Pemberi kerja mungkin menyukai AI generatif—sampai seorang karyawan menempelkan data keuangan internal atau kode kepemilikan ke ChatGPT, Claude, atau Gemini, dan rahasia perusahaan melayang ke cloud.
Cloudflare, yang teknologinya mendukung hampir 20% web, hari ini meluncurkan pengawasan AI ke dalam platform keamanan perusahaan mereka, Cloudflare One. Fitur ini memberikan tim TI visibilitas instan tentang siapa yang berinteraksi dengan AI—dan apa yang diam-diam mereka berikan. Perusahaan memposisikan ini sebagai semacam mata sinar-X untuk penggunaan AI generatif oleh karyawan, yang terintegrasi dalam dasbor yang sudah digunakan oleh tim TI.
“Admin sekarang dapat menjawab pertanyaan seperti: Apa yang dilakukan karyawan kami di ChatGPT? Data apa yang diunggah dan digunakan di Claude? Apakah Gemini dikonfigurasi dengan benar di Google Workspace?” kata perusahaan dalam postingan blognya.
Cloudflare mengatakan bahwa tiga dari empat karyawan menggunakan ChatGPT, Claude, atau Gemini di tempat kerja untuk segala hal mulai dari pengeditan teks dan pengolahan data hingga debugging dan desain. Masalahnya adalah data sensitif biasanya menghilang ke dalam alat AI tanpa meninggalkan jejak. Produk Cloudflare terintegrasi di tingkat API dan memindai unggahan yang mencurigakan.
Menurut perusahaan, satu prompt nakal dapat langsung melatih model eksternal dengan data rahasia Anda, yang kemudian hilang selamanya.
Pesaing yang lebih besar di ruang keamanan perusahaan—seperti Zscaler dan Palo Alto Networks—juga menawarkan pengawasan AI. Cloudflare mengklaim bahwa yang membedakan Cloudflare One adalah model hybrid tanpa agen.
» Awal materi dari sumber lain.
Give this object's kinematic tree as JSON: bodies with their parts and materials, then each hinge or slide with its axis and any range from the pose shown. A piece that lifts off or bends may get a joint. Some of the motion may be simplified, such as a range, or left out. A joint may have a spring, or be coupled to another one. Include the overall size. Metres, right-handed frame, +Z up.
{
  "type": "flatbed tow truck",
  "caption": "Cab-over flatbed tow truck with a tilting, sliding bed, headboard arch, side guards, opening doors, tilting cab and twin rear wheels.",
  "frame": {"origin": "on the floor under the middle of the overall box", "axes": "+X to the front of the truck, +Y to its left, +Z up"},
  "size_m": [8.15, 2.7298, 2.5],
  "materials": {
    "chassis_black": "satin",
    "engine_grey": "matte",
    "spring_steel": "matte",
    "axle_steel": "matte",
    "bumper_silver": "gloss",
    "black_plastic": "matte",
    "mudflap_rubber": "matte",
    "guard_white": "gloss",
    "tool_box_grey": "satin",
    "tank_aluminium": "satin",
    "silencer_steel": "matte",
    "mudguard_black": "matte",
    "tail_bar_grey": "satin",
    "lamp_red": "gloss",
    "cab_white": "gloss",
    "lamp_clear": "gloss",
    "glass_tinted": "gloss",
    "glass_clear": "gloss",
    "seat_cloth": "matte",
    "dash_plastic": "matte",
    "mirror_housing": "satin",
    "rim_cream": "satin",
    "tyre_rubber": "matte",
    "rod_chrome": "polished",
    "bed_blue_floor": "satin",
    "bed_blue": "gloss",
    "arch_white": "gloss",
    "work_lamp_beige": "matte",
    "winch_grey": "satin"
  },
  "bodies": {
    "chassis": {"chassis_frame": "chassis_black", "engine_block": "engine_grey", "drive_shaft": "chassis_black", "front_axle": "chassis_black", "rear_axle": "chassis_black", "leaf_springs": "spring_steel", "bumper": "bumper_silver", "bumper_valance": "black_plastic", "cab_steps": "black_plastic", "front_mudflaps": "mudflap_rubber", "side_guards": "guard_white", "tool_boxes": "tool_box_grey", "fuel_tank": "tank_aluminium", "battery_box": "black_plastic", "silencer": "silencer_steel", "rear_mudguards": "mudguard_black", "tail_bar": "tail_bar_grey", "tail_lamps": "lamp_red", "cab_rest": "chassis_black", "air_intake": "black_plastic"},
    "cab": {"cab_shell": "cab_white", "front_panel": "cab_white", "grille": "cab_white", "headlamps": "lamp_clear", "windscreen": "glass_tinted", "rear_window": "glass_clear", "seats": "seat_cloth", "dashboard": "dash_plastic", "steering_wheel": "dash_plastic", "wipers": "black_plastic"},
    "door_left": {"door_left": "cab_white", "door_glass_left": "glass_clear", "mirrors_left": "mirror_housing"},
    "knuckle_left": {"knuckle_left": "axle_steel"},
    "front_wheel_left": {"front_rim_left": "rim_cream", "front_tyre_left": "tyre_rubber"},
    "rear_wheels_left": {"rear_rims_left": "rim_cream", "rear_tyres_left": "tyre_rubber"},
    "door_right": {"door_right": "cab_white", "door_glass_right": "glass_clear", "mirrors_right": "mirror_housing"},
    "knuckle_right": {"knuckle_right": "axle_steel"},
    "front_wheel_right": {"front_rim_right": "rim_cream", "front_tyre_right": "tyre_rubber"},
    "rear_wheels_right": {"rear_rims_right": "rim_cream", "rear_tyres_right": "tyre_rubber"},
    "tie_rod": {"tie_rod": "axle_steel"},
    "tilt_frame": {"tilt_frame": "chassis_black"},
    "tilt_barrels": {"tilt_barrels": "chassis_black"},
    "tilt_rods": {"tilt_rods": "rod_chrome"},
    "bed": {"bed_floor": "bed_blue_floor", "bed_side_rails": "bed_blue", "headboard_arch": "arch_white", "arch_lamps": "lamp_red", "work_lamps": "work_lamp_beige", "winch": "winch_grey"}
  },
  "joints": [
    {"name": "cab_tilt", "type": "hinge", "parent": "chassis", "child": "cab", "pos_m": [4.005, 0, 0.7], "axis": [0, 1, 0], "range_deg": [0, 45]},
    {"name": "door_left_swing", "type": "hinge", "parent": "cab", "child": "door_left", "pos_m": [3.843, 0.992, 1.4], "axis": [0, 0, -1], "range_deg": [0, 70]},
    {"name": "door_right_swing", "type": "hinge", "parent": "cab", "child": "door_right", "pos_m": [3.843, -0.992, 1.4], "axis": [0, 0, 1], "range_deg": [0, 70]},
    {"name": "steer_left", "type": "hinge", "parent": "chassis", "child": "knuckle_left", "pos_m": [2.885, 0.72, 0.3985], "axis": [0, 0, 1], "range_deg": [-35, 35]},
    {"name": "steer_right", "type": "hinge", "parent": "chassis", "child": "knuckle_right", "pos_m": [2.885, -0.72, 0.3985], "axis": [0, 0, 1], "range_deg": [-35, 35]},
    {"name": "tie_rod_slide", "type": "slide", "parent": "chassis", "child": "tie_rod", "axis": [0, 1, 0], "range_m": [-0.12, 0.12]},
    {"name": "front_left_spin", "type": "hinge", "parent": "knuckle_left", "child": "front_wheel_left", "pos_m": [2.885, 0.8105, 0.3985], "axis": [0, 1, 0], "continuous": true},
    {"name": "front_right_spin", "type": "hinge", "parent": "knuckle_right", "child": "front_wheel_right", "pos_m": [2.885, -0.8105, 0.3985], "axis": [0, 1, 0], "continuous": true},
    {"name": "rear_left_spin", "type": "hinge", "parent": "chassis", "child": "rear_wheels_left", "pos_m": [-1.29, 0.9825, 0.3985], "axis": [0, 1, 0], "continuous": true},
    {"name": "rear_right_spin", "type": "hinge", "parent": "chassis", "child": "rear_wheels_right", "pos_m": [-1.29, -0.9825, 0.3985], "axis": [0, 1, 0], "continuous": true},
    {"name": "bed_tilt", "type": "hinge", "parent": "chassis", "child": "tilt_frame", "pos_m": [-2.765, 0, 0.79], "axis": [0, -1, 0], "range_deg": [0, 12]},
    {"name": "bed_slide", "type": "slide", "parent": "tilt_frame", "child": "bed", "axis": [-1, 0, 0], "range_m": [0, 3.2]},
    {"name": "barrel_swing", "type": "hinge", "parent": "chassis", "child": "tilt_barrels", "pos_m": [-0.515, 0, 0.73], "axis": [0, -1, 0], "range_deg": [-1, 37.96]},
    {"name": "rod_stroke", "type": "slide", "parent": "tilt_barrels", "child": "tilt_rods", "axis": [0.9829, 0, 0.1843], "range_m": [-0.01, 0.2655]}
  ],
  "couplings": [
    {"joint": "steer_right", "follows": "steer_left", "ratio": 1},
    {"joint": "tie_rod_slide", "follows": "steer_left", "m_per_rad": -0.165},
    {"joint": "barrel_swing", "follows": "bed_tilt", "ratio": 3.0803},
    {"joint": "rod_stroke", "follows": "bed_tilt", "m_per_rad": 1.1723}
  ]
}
Ini menggabungkan pemindaian API out-of-band (untuk posture, konfigurasi, dan kebocoran data) dengan kontrol prompt inline yang ditegakkan di edge di seluruh ChatGPT, Claude, dan Gemini—semua tanpa memerlukan instalasi perangkat lunak di endpoint.
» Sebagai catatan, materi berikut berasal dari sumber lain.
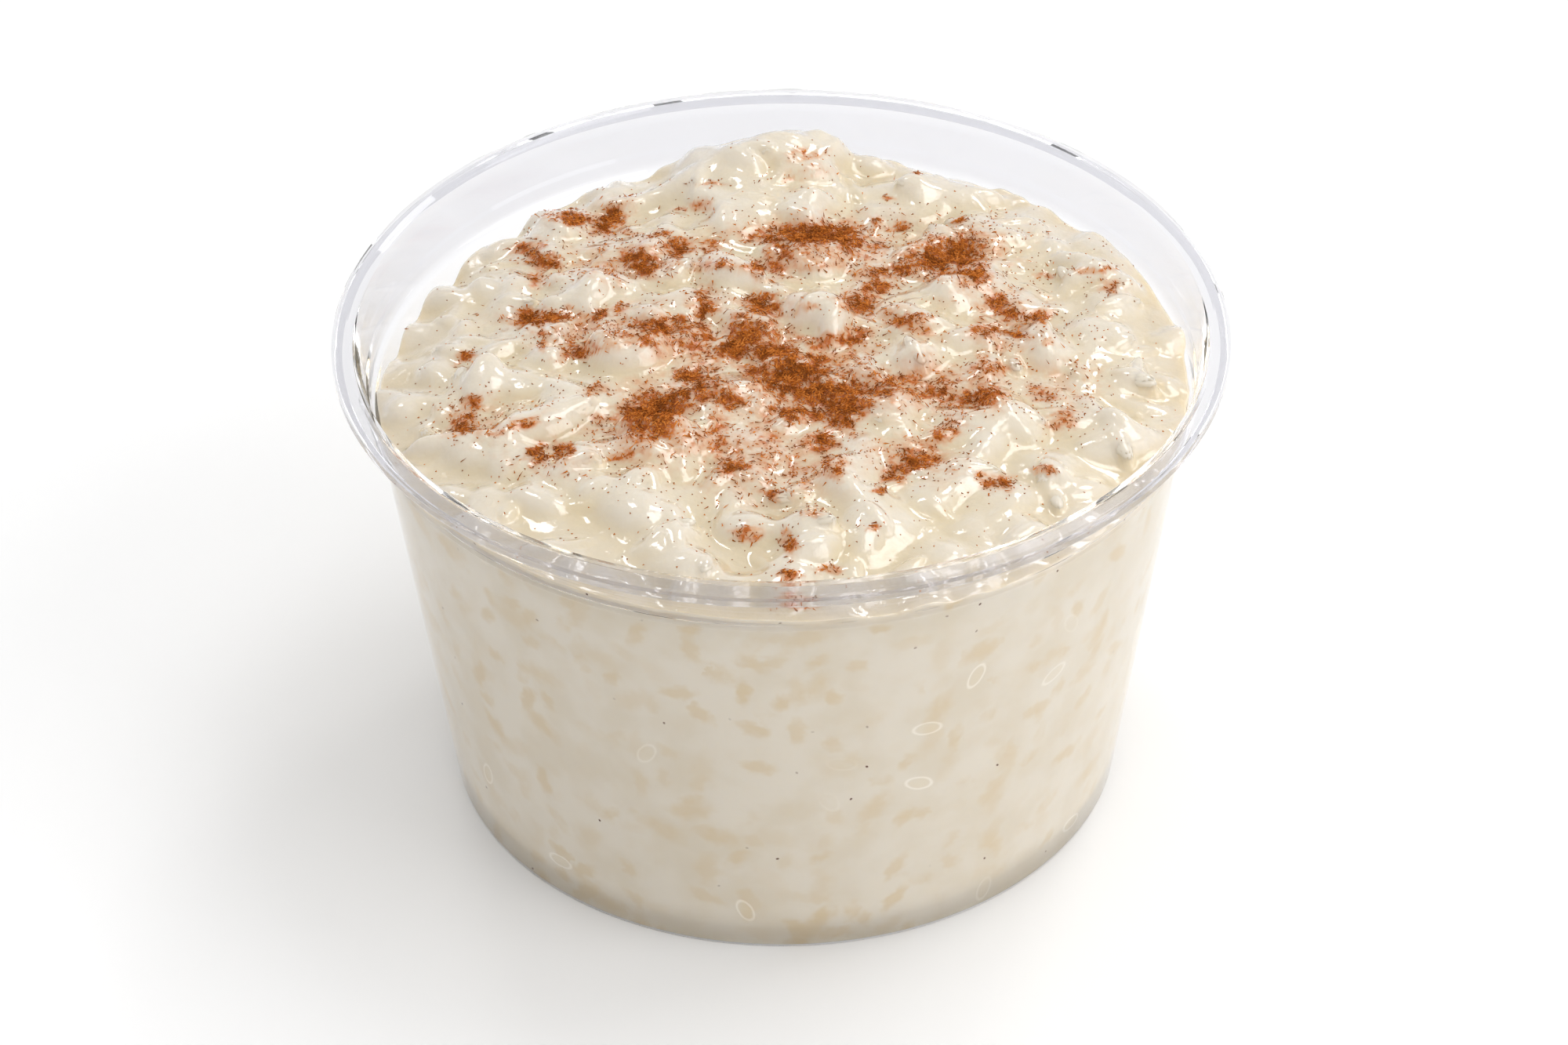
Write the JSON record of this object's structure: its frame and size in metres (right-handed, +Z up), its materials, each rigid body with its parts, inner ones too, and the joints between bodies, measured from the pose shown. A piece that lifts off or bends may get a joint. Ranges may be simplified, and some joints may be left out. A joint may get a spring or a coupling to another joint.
{
  "type": "rice pudding in a clear tub",
  "caption": "Round clear plastic tub with a rolled lip, filled with rice pudding that rises to a low lumpy mound with cooked grains showing and cinnamon dusted on top.",
  "frame": {"origin": "middle of the tub's flat underside, on the surface it stands on", "axes": "+Z up along the tub's turned axis; -Y towards the front, +X to the right as seen from the front"},
  "size_m": [0.117, 0.117, 0.0683],
  "materials": {
    "clear_plastic": "clear glossy moulded plastic, thin walled",
    "creamy_rice": "wet cream with soft translucent rice grains"
  },
  "bodies": {
    "root": {"tub": "clear_plastic", "pudding": "creamy_rice"}
  },
  "joints": []
}
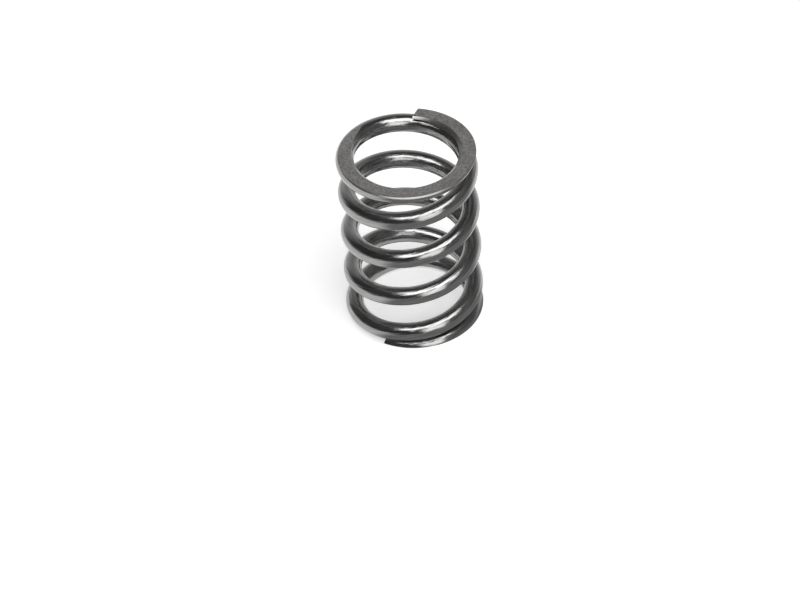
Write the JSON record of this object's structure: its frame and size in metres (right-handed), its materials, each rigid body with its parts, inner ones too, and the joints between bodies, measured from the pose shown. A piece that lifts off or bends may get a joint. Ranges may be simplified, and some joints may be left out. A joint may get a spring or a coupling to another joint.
{
  "type": "engine valve spring",
  "caption": "Right-hand helical compression spring of round wire that closes an engine valve, with closed end turns ground flat.",
  "frame": {"origin": "on the coil axis, at the lower ground face", "axes": "+Z along the coil axis, from the lower ground face to the upper one"},
  "size_m": [0.032, 0.032, 0.046],
  "materials": {
    "spring_steel": "dark oil-tempered drawn wire, with matt ground ends"
  },
  "bodies": {
    "root": {"valve_spring": "spring_steel"}
  },
  "joints": []
}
Cloudflare sejak lama memposisikan dirinya sebagai penyedia infrastruktur netral konten—bukan moderator—yang berarti mereka umumnya menahan diri untuk tidak mengawasi apa yang diterbitkan kliennya, kecuali diperintahkan oleh hukum. Sikap ini sudah ada lebih dari satu dekade: CEO Matthew Prince menekankan bahwa Cloudflare bukan platform hosting dan tidak menentukan konten apa yang diperbolehkan; sebaliknya, mereka hanya memastikan bahwa situs web—terlepas dari ideologinya—tetap online dan terlindungi.
Pendekatan “absolutis kebebasan berbicara” ini telah menarik perhatian. Para kritikus mencatat bahwa Cloudflare telah memungkinkan situs yang penuh kebencian, ekstremis, atau berbahaya lainnya tetap dapat diakses—seringkali hanya karena tidak ada permintaan otoritatif untuk menghapusnya. Studi Stanford tahun 2022 menemukan bahwa Cloudflare secara tidak proporsional melayani situs web misinformasi dibandingkan dengan pangsa lalu lintas internet secara keseluruhan.
Namun, ada beberapa pengecualian langka. Pada 2017, Cloudflare menghentikan layanan untuk situs supremasi kulit putih The Daily Stormer—sebuah langkah kontroversial, yang diambil hanya setelah situs tersebut secara salah mengklaim Cloudflare diam-diam berbagi keyakinan pro-Nazi. Prince kemudian menggambarkan keputusan itu sebagai pengecualian yang enggan, diambil di bawah tekanan yang memaksa mereka keluar dari kebijakan netralitas.
Demikian pula, pada 2019, Cloudflare memutuskan hubungan dengan 8chan setelah dikaitkan dengan penembakan massal, mengakui bahwa komunitas tersebut telah menjadi sangat tidak terkendali.
Baru-baru ini, pada 2022, Cloudflare akhirnya menarik dukungan dari Kiwi Farms di tengah meningkatnya pelecehan, doxxing, dan ancaman terhadap nyawa manusia. Penutupan itu terjadi setelah tekanan dari aktivis dan laporan kekerasan yang meningkat.